Saskatoon Blades head coach Brennan Sonne has been thinking of a friend and former teammate all week.
Sonne played with, and remains a close friend of, Kyle Beach dating back to when they played together with the Western Hockey League’s Everett Silvertips in 2006 and 2007.
Beach came forward earlier this week as “John Doe,” the former Chicago Blackhawks player who filed a lawsuit against the NHL team for mishandling his sexual assault allegations.
Beach, now 31 and playing professional hockey in Germany, revealed in an interview on TSN on Wednesday that he was the player, saying: “It was no longer my word against everybody else’s.”
“Having the courage to go in front of the camera and relive that stuff and talk about it to the entire world, that’s courage. That takes a lot of guts to do,” Sonne said.
An investigation by law firm Jenner & Block was commissioned by the Blackhawks and was made public Tuesday.
The report found that “nothing was done” by senior leaders of the Blackhawks in 2010 after Beach reported that Brad Aldrich, the team’s video coach at the time, had sexually assaulted and harassed him.
“I cried, I smiled, I laughed, I cried some more. My girlfriend and I, we didn’t really know how to feel, we didn’t really know how to think,” Beach said in his interview with TSN, describing how it felt to see the investigation’s findings displayed publicly.
Sonne said seeing one of his friends putting himself on the line brought the international story home.
“That has made it a little more personal for me,” he said. “It’s a tough one. I can’t just sit back and take it all in. I’m more thinking about Kyle as a friend and hope he’s doing OK.”
Sonne wasn’t impressed with Jenner & Block’s handling of the report, specifically how much personal information they included about a man who was supposed to remain anonymous.
“They named ages, dates and then the subsequent years of what took place. All it took was five minutes of looking into who was 20 at the time … (and) then who was on the team a few years later. The report itself made it pretty obvious who it was,” Sonne said.
“I think his hand was a little bit forced.”
Sonne said he has reached out to Beach this week but hasn’t heard back from him yet.
Since Tuesday’s report was made public, Florida Panthers head coach Joel Quenneville resigned and Winnipeg Jets general manager Kevin Cheveldayoff was cleared of any wrongdoing.
Quenneville was the head coach of the Blackhawks at the time of the alleged assault. According to the report, Quenneville was among six people with the Blackhawks’ senior management who met to discuss the alleged sexual assault after it happened.
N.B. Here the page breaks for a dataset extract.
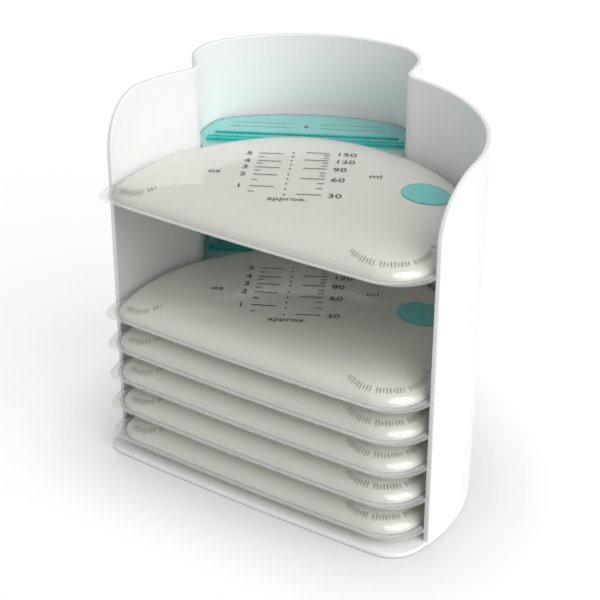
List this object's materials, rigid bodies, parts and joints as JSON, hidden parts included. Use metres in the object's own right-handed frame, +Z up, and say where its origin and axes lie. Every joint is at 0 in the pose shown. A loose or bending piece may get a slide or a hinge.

“The National Hockey League agrees with the decision tonight by Joel Quenneville to resign his duties as head coach of the Florida Panthers,” NHL commissioner Gary Bettman said in a statement Thursday.
“In his former role as Chicago Blackhawks head coach, Mr. Quenneville was among several former members of the Club’s senior leadership group who mishandled the 2010 sexual assault claim by former player Kyle Beach.”
The NHL fined the Blackhawks $2 million for their handling of the situation, and general manager Stan Bowman and senior director of hockey operations Al MacIsaac resigned Tuesday.
Cheveldayoff, born and raised in Saskatoon, was cleared of any discipline after meeting with Bettman on Friday.
“While on some level it would be easiest to paint everyone with any association to this terrible matter with the same broad brush, I believe that fundamental fairness requires a more in-depth analysis of the role of each person,” Bettman said.
“Kevin Cheveldayoff was not a member of the Blackhawks senior leadership team in 2010, and I cannot, therefore, assign to him responsibility for the Club’s actions, or inactions.”